Supersize Superstrength Ombuds Office

Superman-HD-Wallpapers4The UK Parliamentary and Health Service Ombudsman is 47 years old. Hire the restaurant, bring out the cake, blow out the candles and sing. But hold the self-congratulatory speeches – the Public Administration Select Committee sees the Office as being in danger of being ‘stuck in time’ and in danger of not being ‘fit for purpose’. Time to revamp and revive the Ombuds Office with a new and extended remit.

First steps our MPs urge, is to remove the old MP filter whereby the public could only access the Ombudsman service via their MP. The filter was abolished for NHS complaints and it is high time that the same process was adopted for other complaints. The ‘only in writing’ provision should go as well. No problems with any of this – this sort of update and revision of procedures is not something that need wait almost 50 years before being changed.

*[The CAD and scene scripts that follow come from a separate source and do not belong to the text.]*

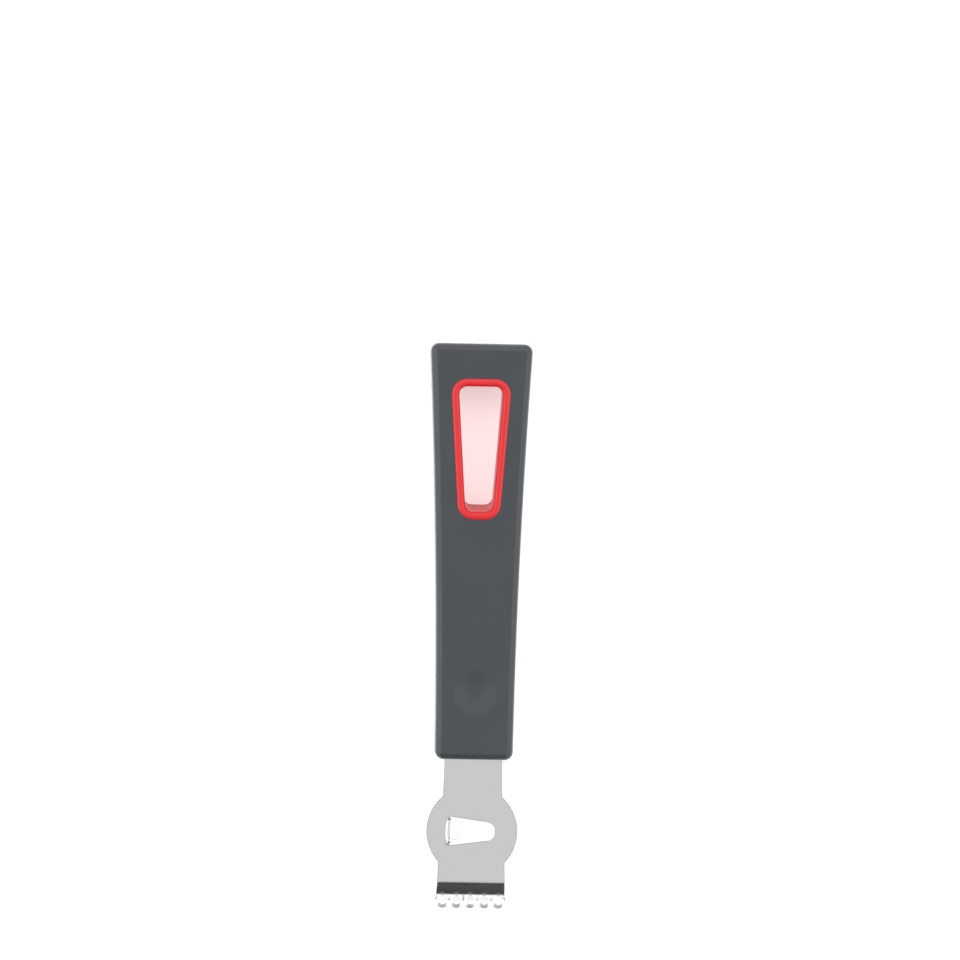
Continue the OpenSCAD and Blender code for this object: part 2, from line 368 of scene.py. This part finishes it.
def soft_touch_moulding(base):
    """Polypropylene with a soft-touch skin, moulded in a spark-eroded tool.

    The eye gets a dark, matt face with a broad faint sheen, a grain of about a fifth of
    a millimetre, and edges that turn light where they mirror the room at a low angle.
    """
    material, tree = empty_material("soft_touch_polypropylene_moulded")
    place = add_node(tree, "ShaderNodeTexCoord").outputs["Object"]
    # Grain of the eroded tool, 0.22 mm, drawn twice as coarse as the real one to show
    grain = add_node(tree, "ShaderNodeTexNoise", {
        "Vector": place, "Scale": per_mm(0.22), "Detail": 2.0, "Roughness": 0.6})
    # Flow of the melt and handling, in patches of about 14 mm
    cloud = add_node(tree, "ShaderNodeTexNoise", {
        "Vector": place, "Scale": per_mm(14.0), "Detail": 3.0, "Roughness": 0.5})
    dark, light = (tuple(c * k for c in base) + (1,) for k in (0.95, 1.05))
    tone = add_node(tree, "ShaderNodeMix", {
        "Factor": cloud.outputs["Fac"], "A": dark, "B": light}, data_type="RGBA")
    gloss = add_node(tree, "ShaderNodeMapRange", {
        "Value": cloud.outputs["Fac"], "From Min": 0.3, "From Max": 0.7,
        "To Min": 0.4, "To Max": 0.48})
    bump = add_node(tree, "ShaderNodeBump", {
        "Height": grain.outputs["Fac"], "Strength": 0.25, "Distance": 0.02 * MM})
    shader = add_node(tree, "ShaderNodeBsdfPrincipled", {
        "Base Color": tone.outputs["Result"], "Roughness": gloss.outputs["Result"],
        "IOR": 1.6, "Sheen Weight": 1.0, "Sheen Roughness": 0.32,
        "Normal": bump.outputs["Normal"]})
    add_node(tree, "ShaderNodeOutputMaterial", {"Surface": shader.outputs["BSDF"]})
    return material


def glossy_red_moulding(base):
    """Red ABS, moulded in a polished tool.

    The eye gets an even, saturated red with a soft highlight along every rounding.
    """
    material, tree = empty_material("red_abs_moulded")
    place = add_node(tree, "ShaderNodeTexCoord").outputs["Object"]
    # Slight orange peel of the polished tool, 0.9 mm
    peel = add_node(tree, "ShaderNodeTexNoise", {
        "Vector": place, "Scale": per_mm(0.9), "Detail": 1.0})
    # Uneven pigment, in patches of about 6 mm
    pigment = add_node(tree, "ShaderNodeTexNoise", {
        "Vector": place, "Scale": per_mm(6.0), "Detail": 2.0})
    dark, light = (tuple(c * k for c in base) + (1,) for k in (0.96, 1.03))
    tone = add_node(tree, "ShaderNodeMix", {
        "Factor": pigment.outputs["Fac"], "A": dark, "B": light}, data_type="RGBA")
    gloss = add_node(tree, "ShaderNodeMapRange", {
        "Value": pigment.outputs["Fac"], "From Min": 0.3, "From Max": 0.7,
        "To Min": 0.33, "To Max": 0.39})
    bump = add_node(tree, "ShaderNodeBump", {
        "Height": peel.outputs["Fac"], "Strength": 0.12, "Distance": 0.02 * MM})
    shader = add_node(tree, "ShaderNodeBsdfPrincipled", {
        "Base Color": tone.outputs["Result"], "Roughness": gloss.outputs["Result"],
        "IOR": 1.5, "Normal": bump.outputs["Normal"]})
    add_node(tree, "ShaderNodeOutputMaterial", {"Surface": shader.outputs["BSDF"]})
    return material


def satin_steel(base, name, roughness, stroke_mm):
    """Austenitic stainless steel sheet, rolled and tumbled to a satin.

    The eye gets a pale grey that mirrors the room softly, with a faint grain that runs
    along the sheet, and darker bands wherever it bends towards the dark of the room.
    """
    material, tree = empty_material(name)
    place = add_node(tree, "ShaderNodeTexCoord").outputs["Object"]
    # Rolling strokes run along Y: fine across, and thirty times as long
    across, along = per_mm(stroke_mm), per_mm(stroke_mm * 30)
    course = add_node(tree, "ShaderNodeMapping", {
        "Vector": place, "Scale": (across, along, across)})
    strokes = add_node(tree, "ShaderNodeTexNoise", {
        "Vector": course.outputs["Vector"], "Scale": 1.0, "Detail": 3.0, "Roughness": 0.6})
    # Handling leaves patches of about 9 mm that differ a little in gloss
    patches = add_node(tree, "ShaderNodeTexNoise", {
        "Vector": place, "Scale": per_mm(9.0), "Detail": 2.0})
    dark, light = (tuple(min(c * k, 1) for c in base) + (1,) for k in (0.985, 1.015))
    tone = add_node(tree, "ShaderNodeMix", {
        "Factor": strokes.outputs["Fac"], "A": dark, "B": light}, data_type="RGBA")
    gloss = add_node(tree, "ShaderNodeMapRange", {
        "Value": patches.outputs["Fac"], "From Min": 0.3, "From Max": 0.7,
        "To Min": roughness - 0.02, "To Max": roughness + 0.02})
    bump = add_node(tree, "ShaderNodeBump", {
        "Height": strokes.outputs["Fac"], "Strength": 0.08, "Distance": 0.01 * MM})
    shader = add_node(tree, "ShaderNodeBsdfPrincipled", {
        "Base Color": tone.outputs["Result"], "Roughness": gloss.outputs["Result"],
        "Metallic": 1.0, "Normal": bump.outputs["Normal"]})
    add_node(tree, "ShaderNodeOutputMaterial", {"Surface": shader.outputs["BSDF"]})
    return material


# ---------------------------------------------------------------- pieces

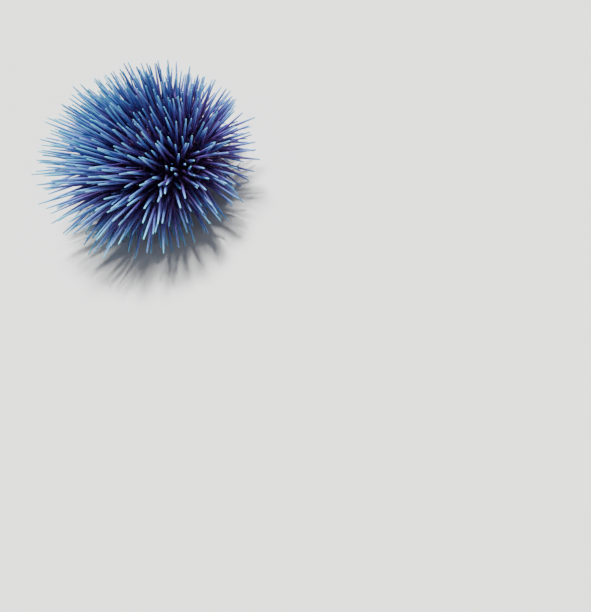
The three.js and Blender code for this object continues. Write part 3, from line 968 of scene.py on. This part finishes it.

The interesting stuff comes with the discussion on the extension of the remit to give the Ombuds the power to investigate issues of the Office’s own choosing using a full armoury of investigative tools. The Committee’s report sets out the case for these “own-initiative” powers to look into an issue on the basis of evidence from elsewhere eg another agency or regulator, Parliament. The Ombudsman needs a bigger and deeper pool to fish in to be sure that an issue is something that affects lots of people in a serious way – the number of cases reaching the Ombudsman on any one issue can be very small. Fully escalated complaints are as is often said only the tip of the iceberg of the total consumer detriment. Any investigation of root cause for systemic failure needs to see more of that iceberg and get a feel for the ‘multiplier’ ie if the Ombud sees 10 complaints, can we say with any certainty that this means that 100 or 100,000 people have had the same problem. As we have seen with the PPI show, the final number of complainants can be huge. Once the decision is taken to launch something on an ‘own-initiative’ basis, what sort of set-up do you need?

SORT it out

SORT is the Special Ombudsman Response Team of the Ontario Ombudsman – a reassuringly effective Public Office for those of us whose only other point of reference for provincial and municipal government in that Canadian Province is the eccentric conduct of Toronto Mayor Rob Ford – the man whose idea of an explanation for having smoked crack cocaine was that he must have been in a ‘drunken stupor’.  The SORT activity is a rather more sober affair as covered in the 2012-2013 Annual Report which cites work with some of the 10 provincial Ministries, the police service – even a look at Slots at Racetracks. The areas of investigation often looks into events like police behaviour that would be handled in the UK by topic or institution-focused agencies such as the Police Complaints Commission. 

The Terrain of Redress

This assortment of activities – whether self-initiated or prompted by complaints – covering a wide range of administrative areas is commendable but does raise questions in a UK or English context of how an energetic and inquisitive Ombudsman would work with the plethora of agencies and vested interests. This is an issue the Parliamentarians raise themselves. The Terrain of Redress resembles a densely populated Tolkien map of Mordor – here be the 100 Tribunal Wood; over there the 28 dark peaks  of Complaint Handling Bodies; there be the dreaded 17 pools of  the Ombuds Marshes and over there in the Realm of Health and Social Care, the Tower of Monitor and hark! the eldritch cries of the wraith-like Health Regulators – and no Gollum to guide the citizen through. Switching authorial horses, this is Never Never Land for the complainant – never know where to go and never know what the process is.

We shall no doubt have the arguments about whether the specialist Ombuds agencies – ie the Prisons and Probation Ombudsman – should be subsumed into the Super Ombuds Office in England will be with us for a while. The Scots say that bringing the bodies together and developing a common approach works for them – they have founded the Complaints Standards Authority – a training unit which has delivered 71 courses over the last year.

Let us look forward to the debate and as a first step, let the Ombuds offices improve awareness and visibility by making public its detailed investigation reports. The example to follow is that of the Financial Services ombudsman whose regularly published case summaries are a training course in themselves – the FSO sets out what was decided here in favour of the consumer as well as cases the complaint was not upheld.

One last thought – can we see some financial estimates please for the Big or Super Ombuds Office? High level complaint handling is already very expensive on a per case basis. We once estimated the cost of a fully escalated complaint taking account of all the hands it passes through at about £20k – add to that special investigative teams and research budgets and you have a big budget operation. It may well be worth it but someone needs to make the case. The nettles to be grasped here are numerous – one of the most interesting is charging case fees.